Así vemos como el sufrimiento produce más sufrimiento, aquella frase de que la violencia engendra violencia. En el sentido de que el dolor que viví siendo niño, ahora va a generar sufrimiento en mí y dolor en los que me rodean. Me aparté de sentir mis propias sensaciones, me alejé de mi entorno, dejé de confiar para protegerme, para salvarme, porque era lo mejor para mí en aquella situación. Pero a día de hoy, es ésta la principal razón por la que dañamos a los demás, ya sea por acción o por omisión.
Imaginemos por ejemplo que voy andando por la calle y alguien me pasa rozando con su bici a toda velocidad. Yo digo ¡eh!, lo miro. Sé que me ha visto y me ha oído, pero sigue de largo. No hablo de que tenga otra cosa urgente que hacer, sino de que prefiere apartar la mirada, hacer como que no ha habido novedad, como que no ha pasado nada, como que no ha sentido nada. Yo me he sentido en peligro, invadido en mi integridad personal.
El ciclista huye porque enfrentar esta situación con todas las sensaciones y emociones que pueden conllevar, es demasiado ansiógeno para él. El hecho de irse, de abandonar la situación de manera reactiva, se forjó en su infancia, en la relación con sus padres. De alguna manera no lograron promover que desarrollase la autoestima ni la confianza suficientes, como para vivir estas situaciones con la entereza necesaria, manteniéndose consciente de sí mismo y del otro. Creo que lo más importante en este tema es darnos cuenta que todos tenemos algo de este ciclista.

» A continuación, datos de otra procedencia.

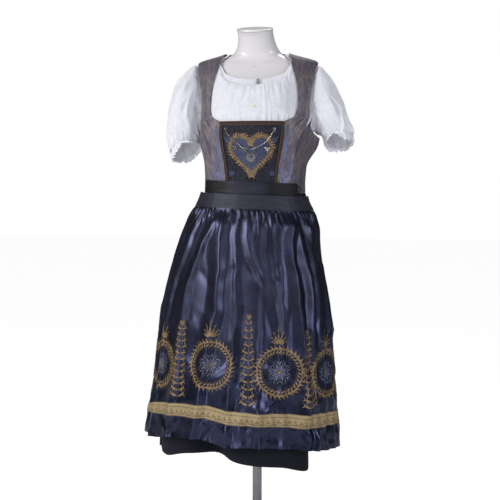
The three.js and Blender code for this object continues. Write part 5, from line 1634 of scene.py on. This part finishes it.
def leaf_mesh(lump, put, base, tip, wide, curl=0.0, thick=0.35, crown=0.35, n=5, blunt=0.5):
    """An almond leaf from base to tip (flat x, y in mm), laid on a surface by put(x, y, lift)."""
    base, tip = np.asarray(base, float), np.asarray(tip, float)
    d = tip - base
    side = np.array([-d[1], d[0]])
    t = np.linspace(0, 1, n + 1)
    mid = base + np.outer(t, d) + np.outer(curl * np.sin(np.pi * t), side)
    w = wide * np.sin(np.pi * np.clip(t, 0.02, 1) ** blunt) if blunt != 1 else wide * np.sin(np.pi * t)
    w[0], w[-1] = 0.12 * wide, 0.02 * wide
    s = side / max(np.linalg.norm(side), 1e-6)
    L, R = mid + np.outer(w, s), mid - np.outer(w, s)
    top = np.full(n + 1, thick)
    V = np.concatenate([
        put(L[:, 0], L[:, 1], top), put(mid[:, 0], mid[:, 1], top + crown), put(R[:, 0], R[:, 1], top),
        put(L[:, 0], L[:, 1], top * 0.2), put(R[:, 0], R[:, 1], top * 0.2),
    ])
    m = n + 1
    F = []
    for k in range(n):
        F += [(k, k + 1, m + k + 1, m + k), (m + k, m + k + 1, 2 * m + k + 1, 2 * m + k)]
        F += [(3 * m + k, 3 * m + k + 1, k + 1, k), (2 * m + k, 2 * m + k + 1, 4 * m + k + 1, 4 * m + k)]
        F += [(4 * m + k, 4 * m + k + 1, 3 * m + k + 1, 3 * m + k)]
    F += [(0, m, 2 * m, 4 * m), (0, 4 * m, 3 * m, 3 * m)]
    e = n
    F += [(4 * m + e, 2 * m + e, m + e, e), (3 * m + e, 4 * m + e, e, e)]
    lump.add(V, F)


def polar(c, r, a):
    return (c[0] + r * math.cos(a), c[1] + r * math.sin(a))


def wreath(gold, blue, grey, put, r=65.0, leaves=36, seed=0):
    """Two rows of laurel leaves on a ring, a bead ring and an eight-petal rosette: all plain traditional forms."""
    rng = np.random.default_rng(seed)
    for k in range(leaves):
        a = 2 * math.pi * k / leaves
        turn = 2 * math.pi / leaves
        for row, (ri, ro, lean) in enumerate(((r - 2, r + 14, 1.0), (r - 3, r - 12, 0.95), (r + 1, r + 8, 1.25))):
            leaf_mesh(gold, put, polar((0, 0), ri, a + row * turn / 3), polar((0, 0), ro, a + turn * (lean + row / 3) + rng.uniform(-0.03, 0.03)), (3.3, 3.0, 2.4)[row], 0.12, n=4)
        leaf_mesh(gold, put, polar((0, 0), r - 15, a), polar((0, 0), r - 15, a + turn * 0.8), 0.9, 0, n=2)
        leaf_mesh(gold, put, polar((0, 0), r, a), polar((0, 0), r, a + turn * 0.95), 2.3, 0.03, n=3)
    for k in range(8):
        a = math.pi * k / 4
        leaf_mesh(blue, put, polar((0, 0), 6, a), polar((0, 0), 24, a), 4.6, 0, n=5, blunt=0.8)
        leaf_mesh(grey, put, polar((0, 0), 9, a + math.pi / 8), polar((0, 0), 30, a + math.pi / 8), 1.5, 0, n=4)
        for s in (-1, 1):
            leaf_mesh(grey, put, polar((0, 0), 24, a), polar((0, 0), 35, a + s * 0.2), 1.5, 0.2 * s, n=3)
            leaf_mesh(blue, put, polar((0, 0), 29, a + math.pi / 8), polar((0, 0), 38, a + math.pi / 8 + s * 0.13), 1.6, 0, n=3)
        leaf_mesh(grey, put, polar((0, 0), 4, a), polar((0, 0), 15, a), 1.6, 0, thick=0.8, n=3)
    for k in range(8):
        leaf_mesh(gold, put, polar((0, 0), 0.2, math.pi * k / 4), polar((0, 0), 5.5, math.pi * k / 4), 2.1, 0, thick=0.8, n=2)


def sprig(gold, blue, put, low, high, seed=0, pairs=9):
    """An upright stem with paired leaves and a bud."""
    rng = np.random.default_rng(seed)
    steps = 12
    y = np.linspace(low, high, steps + 1)
    for a, b in zip(y[:-1], y[1:]):
        leaf_mesh(gold, put, (1.6 * math.sin(a * 0.05), a), (1.6 * math.sin(b * 0.05), b + 2), 1.0, 0, n=2)
    for k in range(pairs):
        h = low + (high - low) * (k + 0.4) / pairs
        size = 30 * (1 - 0.5 * k / pairs) * rng.uniform(0.85, 1.12)
        for sx in (-1, 1):
            leaf_mesh(gold, put, (sx * 1.0, h), (sx * size * 0.86, h + size * 0.62), 3.6 * (1 - 0.3 * k / pairs), -0.12 * sx, n=4)
            leaf_mesh(gold, put, (sx * size * 0.4, h + size * 0.24), (sx * size * 0.95, h + size * 0.12), 2.4, 0.15 * sx, n=3)
            leaf_mesh(gold, put, (sx * size * 0.5, h + size * 0.4), (sx * size * 0.62, h + size * 0.86), 1.9, 0.15 * sx, n=3)
            if k % 2 == 0:
                leaf_mesh(blue, put, (sx * 1.6, h + 5), (sx * size * 0.4, h + 5 + size * 0.7), 2.2, 0.1 * sx, n=3)
    for a in (-0.6, -0.3, 0, 0.3, 0.6):
        leaf_mesh(gold, put, (0, high), (17 * math.sin(a), high + 17 * math.cos(a)), 2.6, 0, n=3)


def build_apron_ornament(P, deg, z):
    cloth = Cloth(P, deg, z)
    gold, blue, grey = Lump(), Lump(), Lump()

    def putter(deg0, z0):
        mm_per_deg = float(arc_of(APRON, np.array(float(deg0)), np.array(float(z0)))) * 1.05

        def put(x, y, lift):
            x, y, lift = np.broadcast_arrays(np.asarray(x, float), np.asarray(y, float), np.asarray(lift, float))
            return cloth.at(np.clip(deg0 + x / mm_per_deg, -97.5, 97.5), z0 + y, 0.25 + lift)

        return put

    for k, d in enumerate((-66, -22, 22, 66)):
        wreath(gold, blue, grey, putter(d, float(curve(LEVELS, "trim", d)) + 116), seed=k)
    for k, d in enumerate((-88, -44, 0, 44, 88)):
        base = float(curve(LEVELS, "trim", d))
        sprig(gold, blue, putter(d, base), 12, 226 if k % 2 else 262, seed=20 + k, pairs=12)
    # small scattered buds above the wreaths
    for k, (d, h) in enumerate(((-66, 206), (-22, 210), (22, 207), (66, 205))):
        put = putter(d, float(curve(LEVELS, "trim", d)) + h)
        for a in range(7):
            b = math.pi / 2 + (a - 3) * 0.42
            leaf_mesh(gold, put, (0, -10), polar((0, -10), 34 - 4 * abs(a - 3), b), 3.0, 0.05 * (a - 3), n=4)
            leaf_mesh(gold, put, polar((0, -10), 30 - 4 * abs(a - 3), b), polar((0, -10), 46 - 7 * abs(a - 3), b + 0.05 * (a - 3)), 1.6, 0, n=3)
    for lump, name, slot in ((gold, "gold_print", "gold_trim"), (blue, "blue_print", "apron_taffeta"), (grey, "grey_print", "apron_taffeta")):
        dress(lump.object("apron_" + name, 60), name, slot)


def build_stomacher_ornament():
    gold, blue, grey = Lump(), Lump(), Lump()
    x0, z0 = -4.0, 1113.0

    def put(x, y, lift):
        x, y, lift = np.broadcast_arrays(np.asarray(x, float), np.asarray(y, float), np.asarray(lift, float))
        z = z0 + y
        a = curve(BODY, "a", z)
        n = curve(BODY, "n", z)
        dx = x0 + x - curve(CENTRE, "x", z)
        ang = np.sign(dx) * np.arcsin(np.clip((np.abs(dx) / a) ** (n / 2), 0, 1))
        return on_body(ang, z, 1.9 + lift)

    # blue field: a domed heart-shaped patch of rings
    t = np.linspace(0, 2 * np.pi, 97)[:-1]
    o = heart_outline(t) * np.array([57, 62])
    V, F = [], []
    rings = [1.0, 0.96, 0.8, 0.6, 0.4, 0.2]
    for f in rings:
        V.append(put(o[:, 0] * f, o[:, 1] * f - 2, np.full(len(o), 0.1 if f == 1 else 0.35)))
    V.append(put(np.array([0.0]), np.array([-2.0]), np.array([0.35])))
    n = len(o)
    for j in range(len(rings) - 1):
        F += [(j * n + i, (j + 1) * n + i, (j + 1) * n + (i + 1) % n, j * n + (i + 1) % n) for i in range(n)]
    F += [((len(rings) - 1) * n + i, len(rings) * n, (len(rings) - 1) * n + (i + 1) % n) for i in range(n)]
    V.append(put(o[:, 0] * 0.99, o[:, 1] * 0.99 - 2, np.full(n, -0.15)))
    V.append(put(np.array([0.0]), np.array([-2.0]), np.array([-0.15])))
    b0 = len(rings) * n + 1
    F += [(i, (i + 1) % n, b0 + (i + 1) % n, b0 + i) for i in range(n)]
    F += [(b0 + n, b0 + i, b0 + (i + 1) % n) for i in range(n)]
    blue.add(np.concatenate(V), F)
    # garland of leaves round it
    ts = np.linspace(0, 2 * np.pi, 65)[:-1]
    line = heart_outline(ts) * np.array([65, 69]) + np.array([0, -2])
    nxt = np.roll(line, -1, 0)
    for k, (a, b) in enumerate(zip(line, nxt)):
        d = (b - a) / max(np.linalg.norm(b - a), 1e-6)
        out = np.array([-d[1], d[0]])
        leaf_mesh(gold, put, a, b + d * 2, 2.6, 0, n=3)
        leaf_mesh(gold, put, a, a + d * 8 + out * (9 + 2.5 * math.sin(k * 1.7)), 2.6, 0.12, n=4)
        leaf_mesh(gold, put, a, a + d * 8 - out * 8, 2.3, -0.12, n=4)
        leaf_mesh(gold, put, a - out * 3.5, b - out * 3.5, 1.2, 0, n=2)
    # rosette and scrolls inside
    for k in range(8):
        a = math.pi * k / 4
        leaf_mesh(grey, put, polar((0, -6), 2, a), polar((0, -6), 15, a), 3.2, 0, thick=0.8, n=4, blunt=0.8)
        leaf_mesh(gold, put, polar((0, -6), 6, a + math.pi / 8), polar((0, -6), 19, a + math.pi / 8), 1.3, 0, thick=0.8, n=3)
    for sx in (-1, 1):
        for (cx, cy, r0, turns, st) in ((27, 17, 10, 1.4, 0.2), (30, -9, 9, 1.3, 2.4), (17, -30, 8, 1.3, 3.6), (10, 25, 7, 1.2, 1.0), (14, 6, 6, 1.2, 2.0), (7, -46, 5, 1.2, 1.2)):
            tt = np.linspace(0, 1, 26)
            rr = r0 * (1 - 0.8 * tt)
            aa = st + turns * 2 * np.pi * tt
            px, py = sx * (cx + rr * np.cos(aa)), cy + rr * np.sin(aa)
            for q in range(0, 25, 2):
                leaf_mesh(grey, put, (px[q], py[q]), (px[min(q + 2, 25)], py[min(q + 2, 25)]), 0.9, 0, thick=0.7, n=2)
    # blue leaf tufts in the upper corners and beside the point
    for sx in (-1, 1):
        for bx, by, size in ((66, 42, 26), (58, -52, 20)):
            for q in (-0.5, 0.0, 0.5):
                leaf_mesh(blue, put, (sx * bx, by - 8), (sx * (bx + size * math.sin(q)), by - 8 + size * math.cos(q)), 4.2, 0, n=4)
    for lump, name, slot in ((gold, "gold_print", "gold_trim"), (blue, "blue_print", "stomacher_jacquard"), (grey, "grey_print", "stomacher_jacquard")):
        dress(lump.object("stomacher_" + name, 60), name, slot)


# ---------- light and floor ----------
def area_light(name, at, target, size, power_w, color=(1, 1, 1)):
    data = bpy.data.lights.new(name, "AREA")
    data.shape, data.size, data.size_y = "RECTANGLE", size[0], size[1]
    data.energy, data.color = power_w, color
    ob = bpy.data.objects.new(name, data)
    bpy.context.scene.collection.objects.link(ob)
    ob.location = at
    ob.rotation_euler = (Vector(target) - Vector(at)).to_track_quat("-Z", "Y").to_euler()


def build_stage():
    me = bpy.data.meshes.new("floor")
    s = 14
    me.from_pydata([(-s, -s, 0), (s, -s, 0), (s, s, 0), (-s, s, 0)], [], [(0, 1, 2, 3)])
    floor = bpy.data.objects.new("floor", me)
    bpy.context.scene.collection.objects.link(floor)
    floor.data.materials.append(mat_floor())
    world = bpy.data.worlds.new("studio")
    bpy.context.scene.world = world
    world.use_nodes = True
    t = world.node_tree
    t.nodes.clear()
    out = t.nodes.new("ShaderNodeOutputWorld")
    seen, dim = t.nodes.new("ShaderNodeBackground"), t.nodes.new("ShaderNodeBackground")
    seen.inputs[0].default_value, seen.inputs[1].default_value = (1, 1, 1, 1), 1.0
    dim.inputs[0].default_value, dim.inputs[1].default_value = (0.92, 0.94, 1.0, 1), 0.085
    path, m = t.nodes.new("ShaderNodeLightPath"), t.nodes.new("ShaderNodeMixShader")
    t.links.new(path.outputs["Is Camera Ray"], m.inputs[0])
    t.links.new(dim.outputs[0], m.inputs[1])
    t.links.new(seen.outputs[0], m.inputs[2])
    t.links.new(m.outputs[0], out.inputs[0])
    area_light("key", (-2.6, -2.3, 2.3), (0, 0, 1.0), (1.0, 1.8), 106, (1, 0.985, 0.97))
    area_light("fill", (2.6, -1.9, 1.6), (0, 0, 0.9), (0.7, 1.6), 37, (0.94, 0.96, 1))
    area_light("kicker", (1.15, -3.0, 2.2), (0, 0, 0.75), (0.16, 1.2), 11, (0.95, 0.97, 1))
    area_light("low strip", (-0.7, -3.0, 0.5), (0, 0, 0.45), (0.16, 0.9), 12, (0.95, 0.97, 1))
    area_light("top", (0.2, 1.2, 3.2), (0, 0, 1.2), (1.6, 1.0), 34)
    bpy.context.scene.view_settings.view_transform = "Standard"


build_stand()
build_form()
build_skirt()
apron = build_apron()
build_bands()
build_bodice()
build_stomacher()
build_blouse()
build_sleeves()
build_fastenings()
build_apron_ornament(*apron)
build_stomacher_ornament()
build_stage()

Bueno, y ¿qué podemos hacer si queremos ser más conscientes, estar más abiertos a lo que el presente nos ofrece? Pues yo diría que varias cosas, que podemos resumir en dos. La primera es aumentar nuestra sensibilidad, a lo que sentimos y a lo que percibimos. Estar atentos a nuestras sensaciones, a lo que deseamos y a lo que no, a nuestras propias opiniones y formas de entender la vida. También estar atentos y sensibles al mundo que nos rodea, incluyendo sobre todo al otro. Esto nos permite saber quiénes somos, y dónde y con quién estamos en cada momento.
Y la segunda cosa que podemos hacer es confiar, lo que quiere decir decidir y actuar en función de nuestros impulsos, poner en marcha lo que sentimos, seguir la dirección de aquello que nos empuja. Ya que, probablemente, la situación presente real no sea tan peligrosa ni tan frustrante como la hemos prejuzgado debido a nuestro doloroso pasado. No obstante, para evaluarla, nos servirá lo que hemos hablado antes respecto a saber quiénes somos y dónde estamos en cada momento. Realizar este esfuerzo de confianza, va a suponer que nos vamos a dar permiso para emocionarnos, para arriesgar, para abrir nuevas posibilidades, para ser creativos, para ejercer nuestro poder y nuestra libertad, para afectar al otro y para dejarnos afectar. En una palabra, para vivir.